Listed entries:
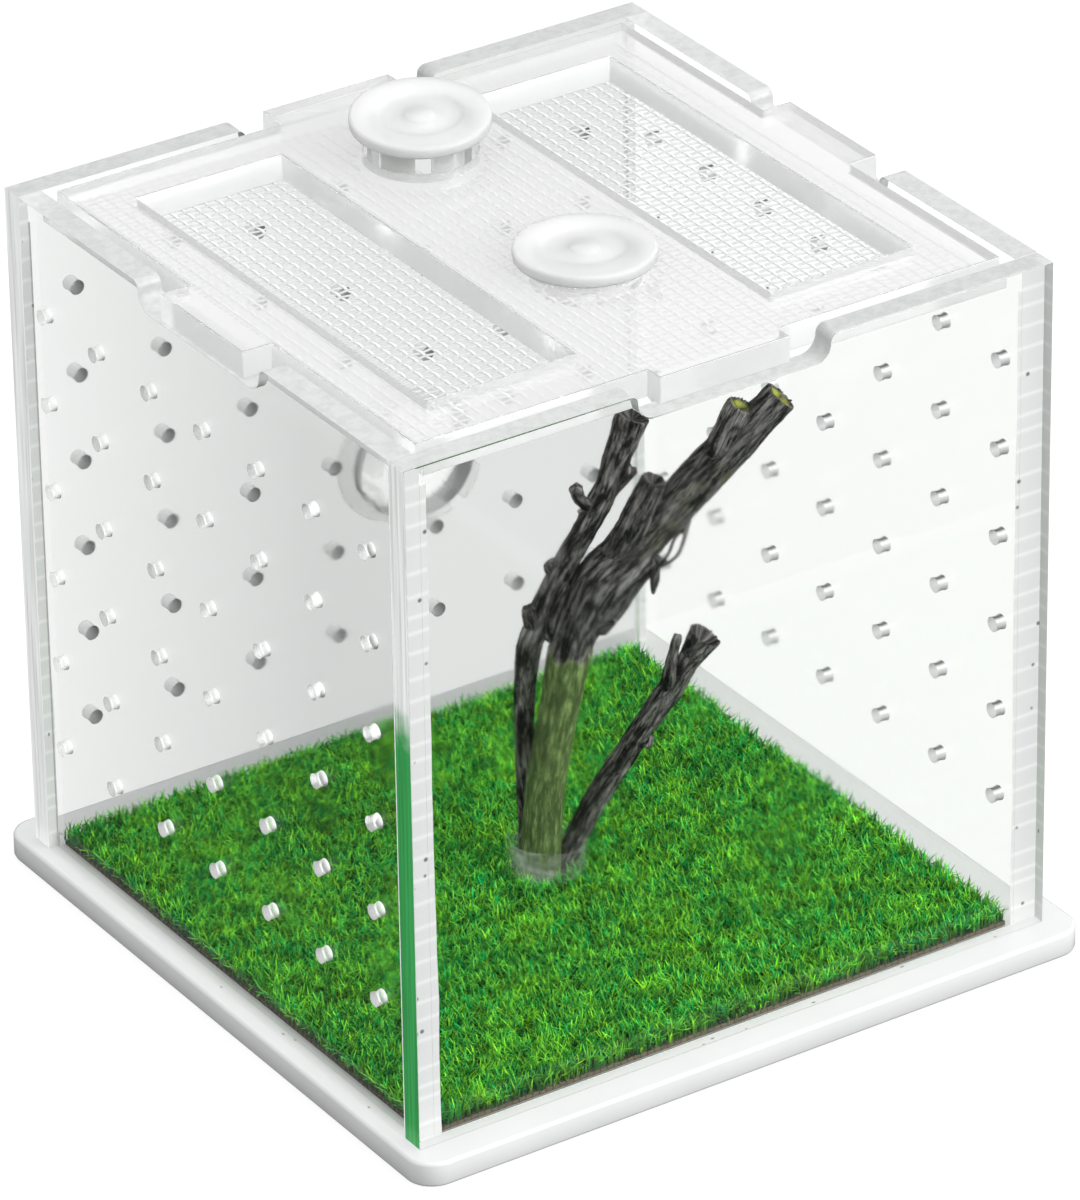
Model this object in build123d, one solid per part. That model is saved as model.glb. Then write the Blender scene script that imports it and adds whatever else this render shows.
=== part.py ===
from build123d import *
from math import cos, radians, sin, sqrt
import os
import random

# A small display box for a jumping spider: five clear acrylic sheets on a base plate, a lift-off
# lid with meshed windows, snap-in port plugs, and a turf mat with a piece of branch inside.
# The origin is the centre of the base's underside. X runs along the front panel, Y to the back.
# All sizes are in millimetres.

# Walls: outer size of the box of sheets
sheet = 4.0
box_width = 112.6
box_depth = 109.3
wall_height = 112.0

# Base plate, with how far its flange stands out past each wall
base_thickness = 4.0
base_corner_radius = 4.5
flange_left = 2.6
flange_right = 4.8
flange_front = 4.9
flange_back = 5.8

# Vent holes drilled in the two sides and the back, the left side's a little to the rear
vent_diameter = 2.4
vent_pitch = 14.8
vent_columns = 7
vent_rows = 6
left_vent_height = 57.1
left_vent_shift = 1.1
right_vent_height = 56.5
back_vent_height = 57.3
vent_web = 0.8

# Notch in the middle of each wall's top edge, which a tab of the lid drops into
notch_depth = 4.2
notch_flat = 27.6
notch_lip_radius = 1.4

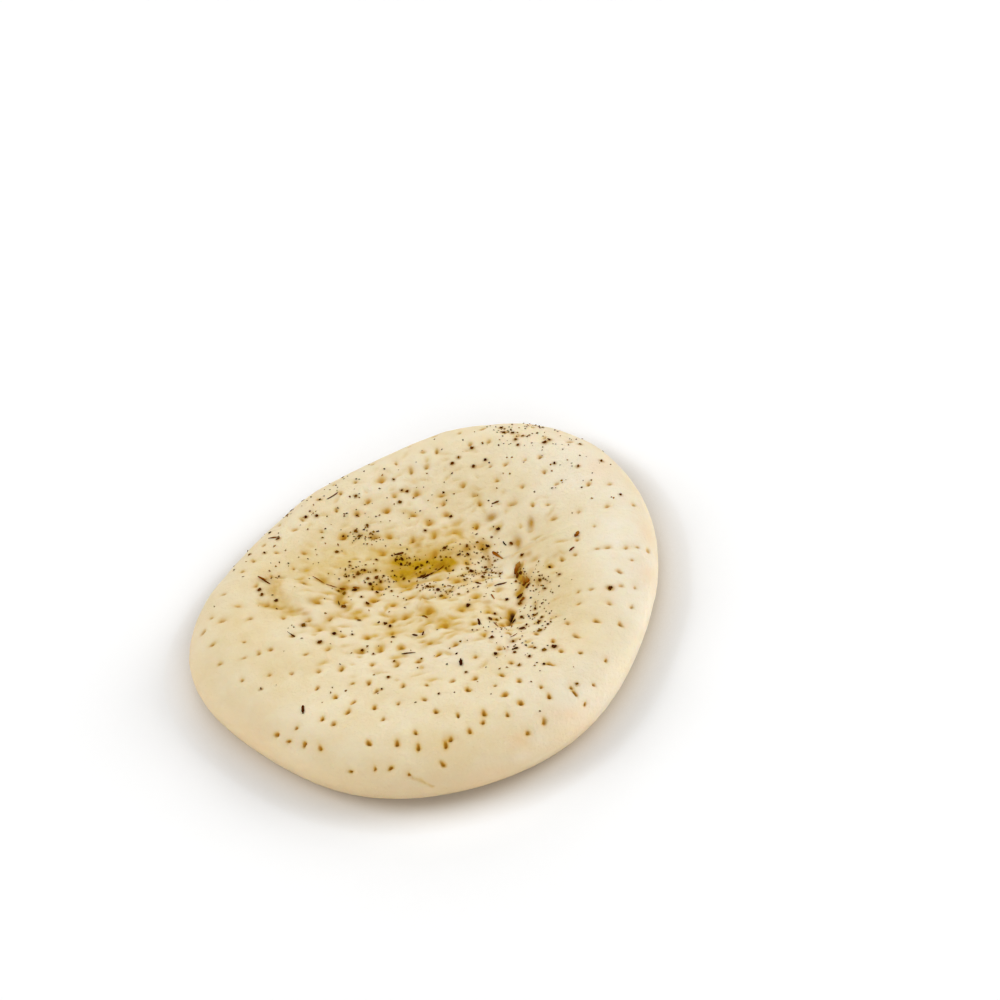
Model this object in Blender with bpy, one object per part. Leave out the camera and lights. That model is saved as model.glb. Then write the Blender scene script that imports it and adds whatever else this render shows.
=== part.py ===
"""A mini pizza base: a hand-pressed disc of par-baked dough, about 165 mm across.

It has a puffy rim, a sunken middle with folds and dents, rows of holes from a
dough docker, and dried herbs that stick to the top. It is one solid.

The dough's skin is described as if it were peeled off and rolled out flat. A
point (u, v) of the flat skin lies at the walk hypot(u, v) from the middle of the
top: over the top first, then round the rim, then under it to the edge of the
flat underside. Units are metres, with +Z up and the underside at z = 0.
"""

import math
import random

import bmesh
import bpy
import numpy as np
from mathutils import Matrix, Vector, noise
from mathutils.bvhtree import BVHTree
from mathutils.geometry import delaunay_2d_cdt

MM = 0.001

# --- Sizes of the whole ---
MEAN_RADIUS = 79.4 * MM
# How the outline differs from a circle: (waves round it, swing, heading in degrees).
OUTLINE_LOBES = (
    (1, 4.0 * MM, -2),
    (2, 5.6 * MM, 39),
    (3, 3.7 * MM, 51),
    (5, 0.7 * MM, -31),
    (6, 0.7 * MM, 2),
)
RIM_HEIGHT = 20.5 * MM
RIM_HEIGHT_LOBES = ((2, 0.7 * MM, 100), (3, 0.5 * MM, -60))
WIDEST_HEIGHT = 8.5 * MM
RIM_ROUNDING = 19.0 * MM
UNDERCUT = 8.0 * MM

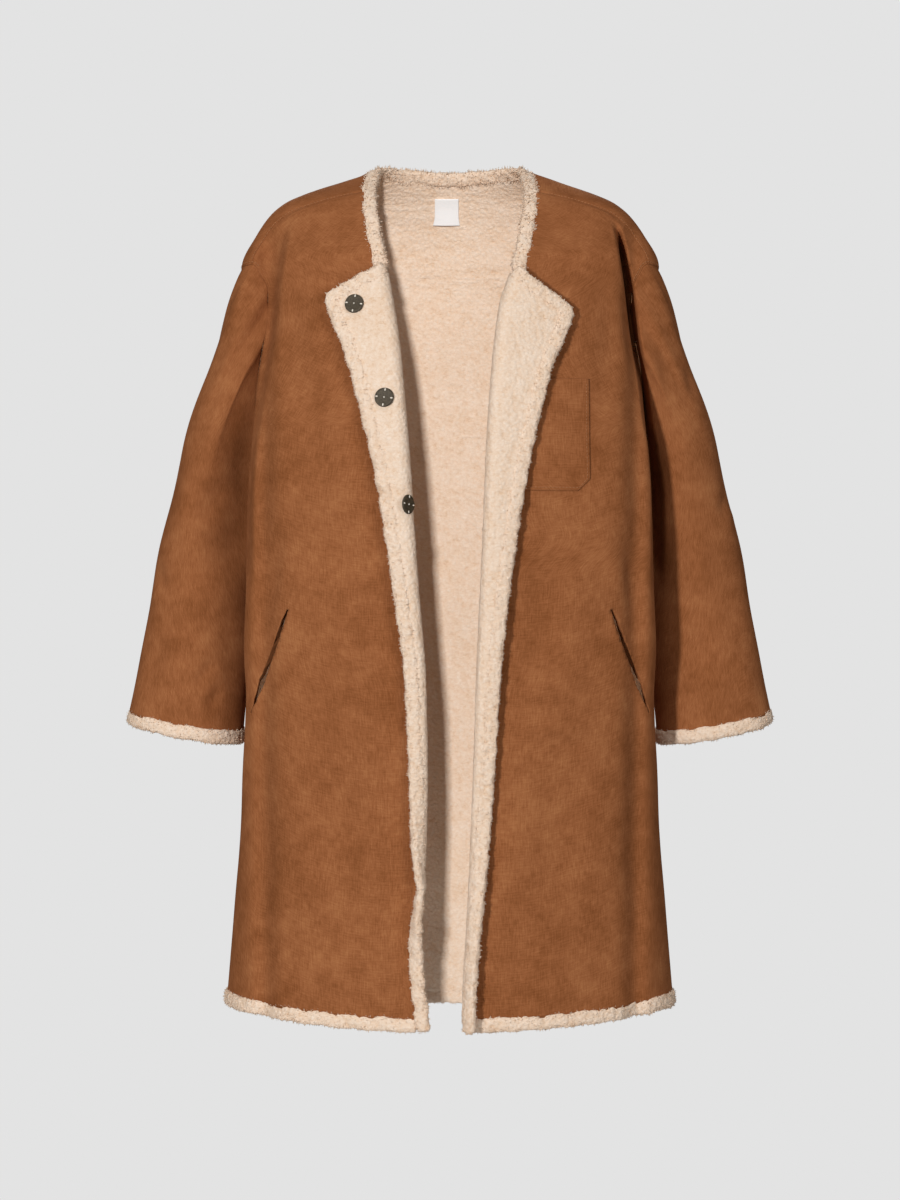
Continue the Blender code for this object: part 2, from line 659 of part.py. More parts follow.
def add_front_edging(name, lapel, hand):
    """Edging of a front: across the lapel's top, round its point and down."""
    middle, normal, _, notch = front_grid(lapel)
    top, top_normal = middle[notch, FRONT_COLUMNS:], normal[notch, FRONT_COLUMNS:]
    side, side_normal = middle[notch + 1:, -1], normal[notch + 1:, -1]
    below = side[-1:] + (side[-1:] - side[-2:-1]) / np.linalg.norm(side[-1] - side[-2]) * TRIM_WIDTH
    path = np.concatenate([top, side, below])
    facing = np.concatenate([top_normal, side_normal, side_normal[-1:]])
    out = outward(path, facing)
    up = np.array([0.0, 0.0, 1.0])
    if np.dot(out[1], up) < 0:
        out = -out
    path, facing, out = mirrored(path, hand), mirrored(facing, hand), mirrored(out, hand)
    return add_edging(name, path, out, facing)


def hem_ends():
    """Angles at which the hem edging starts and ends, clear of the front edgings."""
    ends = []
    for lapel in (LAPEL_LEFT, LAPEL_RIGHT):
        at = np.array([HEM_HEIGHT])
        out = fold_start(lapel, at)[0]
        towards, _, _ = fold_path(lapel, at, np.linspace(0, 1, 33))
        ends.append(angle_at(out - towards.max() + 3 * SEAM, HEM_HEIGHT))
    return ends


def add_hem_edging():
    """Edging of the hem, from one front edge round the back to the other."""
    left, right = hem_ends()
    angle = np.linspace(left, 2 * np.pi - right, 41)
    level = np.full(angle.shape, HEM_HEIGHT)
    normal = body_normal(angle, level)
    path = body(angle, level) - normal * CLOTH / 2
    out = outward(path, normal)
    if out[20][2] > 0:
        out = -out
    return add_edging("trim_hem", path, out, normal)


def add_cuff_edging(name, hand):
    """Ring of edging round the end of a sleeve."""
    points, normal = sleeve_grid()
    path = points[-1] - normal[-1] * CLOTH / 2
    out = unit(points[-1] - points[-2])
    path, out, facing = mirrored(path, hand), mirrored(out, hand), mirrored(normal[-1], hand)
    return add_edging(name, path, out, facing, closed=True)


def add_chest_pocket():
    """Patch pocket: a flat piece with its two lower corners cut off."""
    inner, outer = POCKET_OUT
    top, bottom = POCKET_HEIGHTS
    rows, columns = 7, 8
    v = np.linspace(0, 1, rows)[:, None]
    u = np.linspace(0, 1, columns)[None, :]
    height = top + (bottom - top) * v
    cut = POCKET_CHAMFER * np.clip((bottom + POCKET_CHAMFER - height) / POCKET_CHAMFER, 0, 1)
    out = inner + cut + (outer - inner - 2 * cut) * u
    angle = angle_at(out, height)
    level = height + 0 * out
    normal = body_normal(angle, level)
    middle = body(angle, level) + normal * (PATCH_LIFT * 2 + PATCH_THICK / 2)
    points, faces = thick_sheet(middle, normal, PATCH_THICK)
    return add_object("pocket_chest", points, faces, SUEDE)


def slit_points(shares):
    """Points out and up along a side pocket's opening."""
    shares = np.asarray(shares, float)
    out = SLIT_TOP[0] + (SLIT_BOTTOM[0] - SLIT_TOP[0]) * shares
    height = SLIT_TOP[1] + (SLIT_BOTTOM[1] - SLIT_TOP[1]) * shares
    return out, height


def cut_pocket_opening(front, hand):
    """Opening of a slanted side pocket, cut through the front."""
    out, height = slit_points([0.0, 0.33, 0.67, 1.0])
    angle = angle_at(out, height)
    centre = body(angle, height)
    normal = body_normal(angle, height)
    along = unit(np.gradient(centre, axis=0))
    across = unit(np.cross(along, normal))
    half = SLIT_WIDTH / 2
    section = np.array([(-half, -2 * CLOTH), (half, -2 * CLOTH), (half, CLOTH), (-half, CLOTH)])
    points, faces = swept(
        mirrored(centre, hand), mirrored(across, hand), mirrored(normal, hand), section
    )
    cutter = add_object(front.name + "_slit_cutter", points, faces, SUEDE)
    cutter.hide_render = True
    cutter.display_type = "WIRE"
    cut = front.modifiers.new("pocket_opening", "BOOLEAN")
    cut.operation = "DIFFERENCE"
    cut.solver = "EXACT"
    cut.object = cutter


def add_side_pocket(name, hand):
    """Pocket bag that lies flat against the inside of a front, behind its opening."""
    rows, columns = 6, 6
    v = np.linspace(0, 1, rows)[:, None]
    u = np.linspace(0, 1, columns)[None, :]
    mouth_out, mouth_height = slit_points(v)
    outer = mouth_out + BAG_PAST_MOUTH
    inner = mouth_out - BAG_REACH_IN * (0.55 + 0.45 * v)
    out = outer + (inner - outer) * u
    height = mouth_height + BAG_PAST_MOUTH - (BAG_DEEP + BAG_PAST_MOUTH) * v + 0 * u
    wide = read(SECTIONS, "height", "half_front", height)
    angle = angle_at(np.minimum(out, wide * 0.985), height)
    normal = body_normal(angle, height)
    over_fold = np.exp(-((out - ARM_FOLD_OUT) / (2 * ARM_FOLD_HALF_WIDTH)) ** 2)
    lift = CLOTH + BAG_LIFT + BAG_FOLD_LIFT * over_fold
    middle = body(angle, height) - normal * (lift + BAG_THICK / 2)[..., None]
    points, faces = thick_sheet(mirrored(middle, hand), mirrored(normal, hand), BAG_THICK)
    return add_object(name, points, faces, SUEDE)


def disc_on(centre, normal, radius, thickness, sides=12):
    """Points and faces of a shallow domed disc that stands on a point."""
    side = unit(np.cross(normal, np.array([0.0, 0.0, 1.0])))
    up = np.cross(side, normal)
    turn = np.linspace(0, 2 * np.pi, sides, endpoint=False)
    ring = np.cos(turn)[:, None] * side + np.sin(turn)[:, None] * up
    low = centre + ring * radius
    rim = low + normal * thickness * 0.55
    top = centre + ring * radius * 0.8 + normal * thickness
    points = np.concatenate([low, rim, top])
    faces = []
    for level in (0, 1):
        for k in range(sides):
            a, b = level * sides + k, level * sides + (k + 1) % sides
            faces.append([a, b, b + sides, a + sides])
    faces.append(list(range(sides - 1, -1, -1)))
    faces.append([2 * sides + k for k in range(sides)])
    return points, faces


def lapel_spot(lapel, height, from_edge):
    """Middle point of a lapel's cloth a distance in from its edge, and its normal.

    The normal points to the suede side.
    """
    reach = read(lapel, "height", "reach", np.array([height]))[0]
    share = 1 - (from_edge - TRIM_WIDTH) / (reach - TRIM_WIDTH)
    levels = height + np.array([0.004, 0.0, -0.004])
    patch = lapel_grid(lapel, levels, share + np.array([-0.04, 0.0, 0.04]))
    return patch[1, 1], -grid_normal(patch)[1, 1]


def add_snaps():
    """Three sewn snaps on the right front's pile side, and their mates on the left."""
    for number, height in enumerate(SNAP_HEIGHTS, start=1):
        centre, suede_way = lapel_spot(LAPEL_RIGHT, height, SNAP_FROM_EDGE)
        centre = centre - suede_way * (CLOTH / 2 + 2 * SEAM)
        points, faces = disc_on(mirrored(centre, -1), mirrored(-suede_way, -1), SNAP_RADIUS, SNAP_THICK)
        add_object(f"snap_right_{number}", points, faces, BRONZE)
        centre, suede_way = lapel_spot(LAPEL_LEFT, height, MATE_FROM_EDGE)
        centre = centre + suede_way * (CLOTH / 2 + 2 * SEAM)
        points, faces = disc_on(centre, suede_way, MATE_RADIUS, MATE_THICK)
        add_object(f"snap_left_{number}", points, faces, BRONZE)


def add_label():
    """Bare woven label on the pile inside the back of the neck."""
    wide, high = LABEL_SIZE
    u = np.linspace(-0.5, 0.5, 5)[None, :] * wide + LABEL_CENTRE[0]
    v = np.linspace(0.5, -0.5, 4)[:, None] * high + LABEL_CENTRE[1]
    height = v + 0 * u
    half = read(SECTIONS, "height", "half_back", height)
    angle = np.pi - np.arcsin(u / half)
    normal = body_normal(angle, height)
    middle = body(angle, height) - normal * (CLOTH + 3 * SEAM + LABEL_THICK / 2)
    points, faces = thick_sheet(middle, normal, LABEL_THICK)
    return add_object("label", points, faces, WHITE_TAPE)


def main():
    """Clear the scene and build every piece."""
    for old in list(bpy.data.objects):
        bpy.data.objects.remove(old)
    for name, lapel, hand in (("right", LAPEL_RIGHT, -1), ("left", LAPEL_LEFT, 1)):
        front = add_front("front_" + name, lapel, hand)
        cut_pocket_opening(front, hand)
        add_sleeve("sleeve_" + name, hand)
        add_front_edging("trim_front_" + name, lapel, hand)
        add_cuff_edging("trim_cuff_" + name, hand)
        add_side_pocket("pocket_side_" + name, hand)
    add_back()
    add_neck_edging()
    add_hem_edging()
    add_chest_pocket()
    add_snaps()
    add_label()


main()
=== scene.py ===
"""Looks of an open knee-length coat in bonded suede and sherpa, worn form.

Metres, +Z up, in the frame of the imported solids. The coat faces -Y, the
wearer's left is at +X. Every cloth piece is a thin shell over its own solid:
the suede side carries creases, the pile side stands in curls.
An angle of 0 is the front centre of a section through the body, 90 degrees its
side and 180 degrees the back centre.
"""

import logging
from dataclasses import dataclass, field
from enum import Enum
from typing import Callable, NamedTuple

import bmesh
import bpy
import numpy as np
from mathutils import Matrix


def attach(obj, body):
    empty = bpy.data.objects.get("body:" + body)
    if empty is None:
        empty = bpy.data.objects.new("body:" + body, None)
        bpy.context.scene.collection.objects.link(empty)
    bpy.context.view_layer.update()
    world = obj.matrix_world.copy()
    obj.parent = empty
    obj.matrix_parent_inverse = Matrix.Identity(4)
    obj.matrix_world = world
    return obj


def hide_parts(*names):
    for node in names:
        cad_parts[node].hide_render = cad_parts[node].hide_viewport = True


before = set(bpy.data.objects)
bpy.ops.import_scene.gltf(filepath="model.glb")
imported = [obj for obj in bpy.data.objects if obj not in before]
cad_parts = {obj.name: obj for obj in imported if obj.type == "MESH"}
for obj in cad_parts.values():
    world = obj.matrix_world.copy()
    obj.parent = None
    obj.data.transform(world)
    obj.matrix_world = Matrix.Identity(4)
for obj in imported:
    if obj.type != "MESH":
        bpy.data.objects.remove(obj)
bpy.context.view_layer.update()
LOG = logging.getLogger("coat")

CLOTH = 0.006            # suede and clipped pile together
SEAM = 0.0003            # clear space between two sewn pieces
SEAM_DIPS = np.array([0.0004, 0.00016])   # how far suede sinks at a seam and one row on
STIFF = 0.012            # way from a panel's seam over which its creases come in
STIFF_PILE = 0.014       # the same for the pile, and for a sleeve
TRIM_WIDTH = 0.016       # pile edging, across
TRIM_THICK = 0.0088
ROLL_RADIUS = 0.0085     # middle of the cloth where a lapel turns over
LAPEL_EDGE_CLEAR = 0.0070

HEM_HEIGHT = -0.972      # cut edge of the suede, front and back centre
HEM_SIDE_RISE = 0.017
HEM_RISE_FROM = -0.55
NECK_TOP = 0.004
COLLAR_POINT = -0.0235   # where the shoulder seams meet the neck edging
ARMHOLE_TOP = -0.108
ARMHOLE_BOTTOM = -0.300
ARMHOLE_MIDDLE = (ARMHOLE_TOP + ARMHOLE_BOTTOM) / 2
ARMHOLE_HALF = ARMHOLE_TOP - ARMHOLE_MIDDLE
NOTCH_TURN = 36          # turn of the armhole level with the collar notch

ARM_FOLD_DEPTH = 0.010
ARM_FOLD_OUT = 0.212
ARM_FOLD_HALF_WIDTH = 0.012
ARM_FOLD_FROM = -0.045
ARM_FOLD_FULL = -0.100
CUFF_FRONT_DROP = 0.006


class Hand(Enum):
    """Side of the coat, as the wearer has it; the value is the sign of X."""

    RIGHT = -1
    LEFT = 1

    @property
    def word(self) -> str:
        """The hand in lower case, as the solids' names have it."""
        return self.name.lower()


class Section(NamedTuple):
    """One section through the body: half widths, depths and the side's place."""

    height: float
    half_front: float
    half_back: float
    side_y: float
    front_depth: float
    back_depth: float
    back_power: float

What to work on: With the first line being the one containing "Continue the Blender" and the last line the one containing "return ends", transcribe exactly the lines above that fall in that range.

The answer:
Continue the Blender code for this object: part 2, from line 659 of part.py. More parts follow.
def add_front_edging(name, lapel, hand):
    """Edging of a front: across the lapel's top, round its point and down."""
    middle, normal, _, notch = front_grid(lapel)
    top, top_normal = middle[notch, FRONT_COLUMNS:], normal[notch, FRONT_COLUMNS:]
    side, side_normal = middle[notch + 1:, -1], normal[notch + 1:, -1]
    below = side[-1:] + (side[-1:] - side[-2:-1]) / np.linalg.norm(side[-1] - side[-2]) * TRIM_WIDTH
    path = np.concatenate([top, side, below])
    facing = np.concatenate([top_normal, side_normal, side_normal[-1:]])
    out = outward(path, facing)
    up = np.array([0.0, 0.0, 1.0])
    if np.dot(out[1], up) < 0:
        out = -out
    path, facing, out = mirrored(path, hand), mirrored(facing, hand), mirrored(out, hand)
    return add_edging(name, path, out, facing)


def hem_ends():
    """Angles at which the hem edging starts and ends, clear of the front edgings."""
    ends = []
    for lapel in (LAPEL_LEFT, LAPEL_RIGHT):
        at = np.array([HEM_HEIGHT])
        out = fold_start(lapel, at)[0]
        towards, _, _ = fold_path(lapel, at, np.linspace(0, 1, 33))
        ends.append(angle_at(out - towards.max() + 3 * SEAM, HEM_HEIGHT))
    return ends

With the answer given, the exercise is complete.